Set problem:
In the listing below, find every line with the string "that" and pull it out.

*** Source excerpt ***

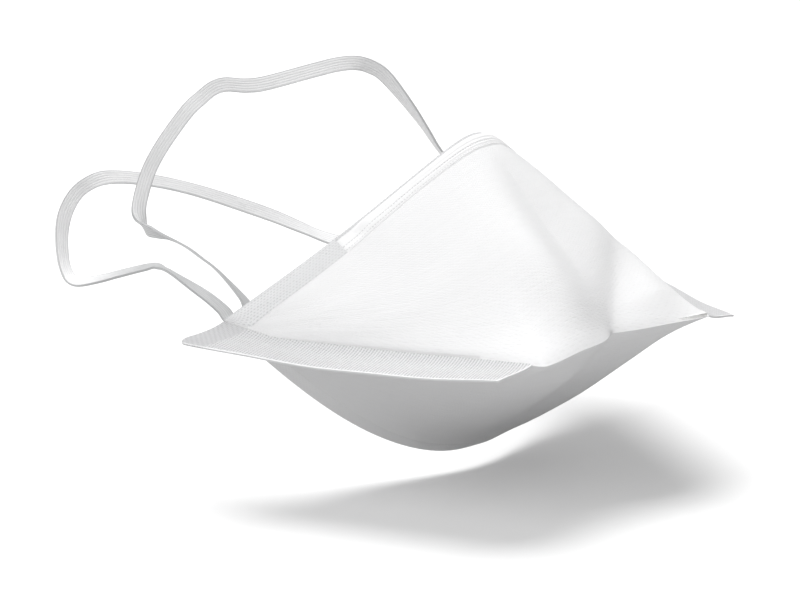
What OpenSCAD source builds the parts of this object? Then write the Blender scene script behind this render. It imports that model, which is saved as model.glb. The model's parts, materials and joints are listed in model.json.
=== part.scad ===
// Flat-fold dust mask: a layered pouch of nonwoven webs, open at the back, with
// welded side flanges, a formable nose strip and two elastic headbands.
// Millimetres. +X to the wearer's left, -Y is the front of the mask, +Z up.
// The origin is the middle of the face opening.

/* [Flat pattern] */
// Half length of each rear edge, from the middle to the side seam
rear_half = 100; // [94:1:108]
// Half length of the front fold between the side seams
fold_half = 33; // [30:1:37]
// Depth of a panel from its rear edge to the front fold
panel_depth = 85; // [80:1:90]
// Width of the welded flange outside each side seam
flange_w = 12.5; // [9:0.5:16]

/* [Opened shape] */
// Tilt of the upper panel's middle line above the horizontal
upper_tilt = 43; // [39:1:46]
// Tilt of the lower panel's middle line below the horizontal
lower_tilt = 44.5; // [40:0.5:48]
// Radius that rounds the nose point of the upper rear edge
nose_round = 12; // [6:1:18]
// Radius that rounds the chin point of the lower rear edge
chin_round = 25; // [16:1:32]
// How far the upper rear edge sags between the nose and the ears
upper_sag = 2.3; // [0:0.1:4]
// How far the lower rear edge bellies out between the chin and the ears
lower_belly = 9.5; // [6:0.5:11]
// Height of the upper panel's crown over a flat panel
upper_crown = 5; // [3:0.5:8]
// Height of the lower panel's crown over a flat panel
lower_crown = 5.5; // [3:0.5:8]
// Depth of the soft valley down the middle of both panels
valley_depth = 2; // [0:0.5:3]
// How far the middle of the front fold is pushed in
fold_dent = 8; // [4:0.5:10]
// How far the middle of the front fold hangs below its ends
fold_drop = 1; // [0:0.5:3]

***

The reply:
What OpenSCAD source builds the parts of this object? Then write the Blender scene script behind this render. It imports that model, which is saved as model.glb. The model's parts, materials and joints are listed in model.json.
// Radius that rounds the nose point of the upper rear edge
// Radius that rounds the chin point of the lower rear edge